Tuesday, September 24, 2013

My Amazon Reviews: Steve Earle "Copperhead Road"

The D.E.A.'s Got a Chopper in The Air
4 Out Of 5 Stars

Steve Earle had two well received and critically acclaimed country albums under his belt, but he had been saying all along that he didn't consider himself a country singer. Being a big lefty liberal wasn't endearing him to the staid conservatism of the Music Row establishment. With these worlds colliding, Earle went all in for his third album, 1988's "Copperhead Road." MCA Nashville and MCA Los Angeles were so befuddled by it that they resurrected the old UNI Records imprint to try and find a bridge between the two worlds. And for his part, Earle hit a park on "Copperhead Road" that took him almost a decade to recover from.

The album is, at its absolute best, a perfect ahead of its time blend of rockin' with the new country crew that Earle was initially batched in with. Rock as hard as he wanted to, but he couldn't escape that southern drawl and many of the lyrical tropes of the genre. At the same time, the guitars, drums and overall sound were closer to John Mellencamp than George Strait. The epic title song is all but a Mellencamp record with a tougher lyrical punch; a story about a moonshiner's son who comes back from Vietnam with a bag of pot plants and post traumatic stress disorder. With that kind of content, it's no wonder that the Suits in Nashville didn't know what the fox to do with him. The same with the unknown soldier who is angry about how his Grandfather came home a hero, but he's disabled, standing alone on a runway in San Diego and "there's nobody here, maybe know body knows" (in "Johnny Come Lately").

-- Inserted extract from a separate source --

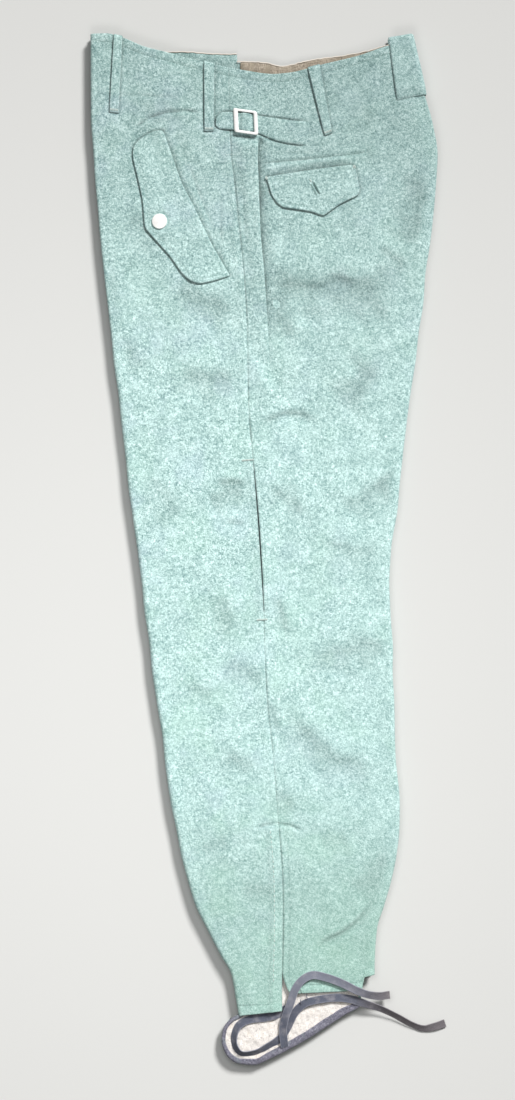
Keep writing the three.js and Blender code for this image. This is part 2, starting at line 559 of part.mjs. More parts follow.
const group = new THREE.Group();
const garment = new THREE.Group();
group.add(garment);
function add(name, g, finish) {
  const mesh = new THREE.Mesh(g, new THREE.MeshStandardMaterial(finish));
  mesh.name = name;
  garment.add(mesh);
}
add("left_front", panel(true, true), WOOL);
add("left_back", panel(false, true), WOOL);
add("right_front", panel(true, false), WOOL_UNDER);
add("right_back", panel(false, false), WOOL_UNDER);
for (const upper of [true, false]) {
  const side = upper ? "left" : "right";
  const finish = upper ? WOOL : WOOL_UNDER;
  add(side + "_front_flap", plate(rounded(FRONT_FLAP, 2), REST, REST + FLAP, upper), finish);
  add(side + "_back_flap", plate(rounded(BACK_FLAP, 2), REST, REST + FLAP, upper), finish);
  add(side + "_snap", snap(upper), METAL);
  for (const [where, outline] of Object.entries(LOOPS))
    add(side + "_loop_" + where, plate(rounded(outline, 1.5), REST, REST + LOOP, upper), finish);
  add(side + "_strap", strap(upper), finish);
  add(side + "_buckle", buckle(upper), METAL);
}
add("centre_back_loop", backLoop(), WOOL);
add("right_waist_lining", waistLining(), BEIGE);
add("left_hem_facing", hemFacing(), COTTON);
add("ankle_tape_long", tape(LONG_TAPE, 64), GREY);
add("ankle_tape_short", tape(SHORT_TAPE, 36), GREY);

export default group;
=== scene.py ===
"""Paratrooper trousers in napped wool, lying on their side.

All tables are in millimetres, in the CAD frame: +Y to the waist, -X to the front crease, +Z up.
The left half of the garment is on top, and the right half is its mirror underneath.
"""

import math

import bpy
import numpy as np
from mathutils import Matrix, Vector
from mathutils.geometry import delaunay_2d_cdt


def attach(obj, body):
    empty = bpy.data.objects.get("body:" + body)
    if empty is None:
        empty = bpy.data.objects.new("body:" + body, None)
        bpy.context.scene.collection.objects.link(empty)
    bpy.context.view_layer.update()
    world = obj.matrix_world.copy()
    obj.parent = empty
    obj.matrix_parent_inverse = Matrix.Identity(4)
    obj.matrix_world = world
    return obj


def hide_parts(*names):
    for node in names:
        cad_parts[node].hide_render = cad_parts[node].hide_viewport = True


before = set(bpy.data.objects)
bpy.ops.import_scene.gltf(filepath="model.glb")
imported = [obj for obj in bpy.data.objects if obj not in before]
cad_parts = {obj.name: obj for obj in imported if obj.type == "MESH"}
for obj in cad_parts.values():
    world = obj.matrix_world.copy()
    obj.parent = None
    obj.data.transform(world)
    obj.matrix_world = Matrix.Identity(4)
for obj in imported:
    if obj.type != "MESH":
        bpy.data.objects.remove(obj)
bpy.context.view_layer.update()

MM = 0.001
CLOTH = 1.8
TOP = 16.2
WAIST_BASE = 4.4
LEG_MID, WAIST_MID = 8.1, 10.3
RISE_FROM, RISE_TO = 142.5, 274.5
HALF_GAP = 0.25
HEM_REF, WAIST_REF = -495.5, 538.5
CROTCH, FRONT_RISE, BACK_RISE = 236.0, 329.5, 357.0
LIP = 12.0
UNDER_HEM = -468.0
INNER_TOP = LEG_MID + HALF_GAP + CLOTH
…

Earle could still do convincing country, like the gunslinger's lament "Devil's Right Hand" and the pedal steel ballad "Once You Love." All the same, Earle had reached a crossroads, personally and musically. "Copperhead Road" remains his commercial apex and is among his best albums, but his decline into addiction and his overall distrust of the music industry left him stranded until 1995 and "Train a'Comin'." But for the sheer raw power of a battle waged and won, Steve Earle's "Copperhead Road" remains a must listen.